2. Random grid. Write a function, random-grid that consumes two numbers for row and columns and a third number for the probability of a live cell. Your function should return a grid (as defined with vectors above) that has been appropriately initialized.
3. Updating grids. Write a function, update-CA2, that consumes a grid and produces a new grid based on the update rules applied to the given grid. As described above, the updates around the edges should reflect the current value of WRAP?.
4. Rendering grids. Write a function, draw-CA2, that consumes a grid and returns an image. The size of the resulting image should reflect the CELL-SIZE and the number of rows and columns in the given grid.
5. Animating the Game of Life. Write a function, cgol, that consumes a number and a grid.
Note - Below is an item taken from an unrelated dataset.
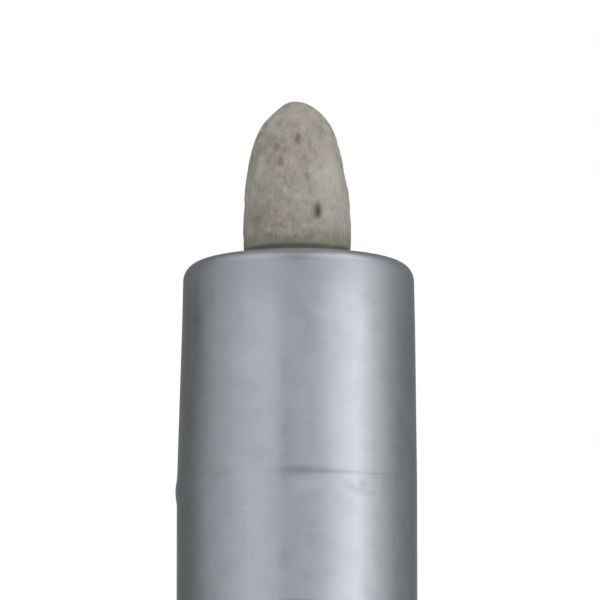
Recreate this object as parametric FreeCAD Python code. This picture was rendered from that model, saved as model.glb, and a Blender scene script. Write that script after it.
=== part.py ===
"""Blending stump in the form of a pump-action blender marker, standing on its posted cap.

A bullet-shaped felt nib stands out of a satin aluminium nose. The nose is pressed over a
plastic insert that plugs the neck of a drawn aluminium barrel, and the insert carries a
spring valve. Pressing the nib on the paper pushes a plunger off its rubber seat and wets the
nib with blending fluid from the barrel. The tail of the barrel is closed by a plug whose
spigot carries the cap when it is posted.

Millimetres, +Z up along the marker, origin at the centre of the cap's closed end, which is
the face that the marker stands on. The cap's clip points to +X and the nose's notch to -Y.
"""

import FreeCAD
import Part
import math
import os

# Smallest rounding that a bend inside a wall is left with, and how near two points count as one
least_round = 0.1
hair = 0.01

# Neck and barrel, drawn from one tube
neck_diameter = 11.1
neck_height = 6.27
shoulder_step = 2.35
shoulder_radius = 1.6
shoulder_fillet = 0.35
mouth_break = 0.08
barrel_wall = 0.5
barrel_length = 96.0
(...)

The number specifies how many generations to simulate, after which the animation should stop. The given grid represents the initial state of the cellular automata that is subsequently updated/animated. The number of rows and columns necessarily follows from the initial grid that is provided; this should determine the height and width of your animated display.

### Submission

Do not forget to include the standard acknowledgements header at the top of your file. To grade this deliverable, I will review your code (including contracts, purpose statements, test cases, indentation, etc.), and then call cgol with a given number of steps to simulate and an initial organism of my choosing.

Submit a single file with your username followed by “P2.rkt” as the name of the file, which should contain your code fulfilling the above requirements as well as your acknowledgements.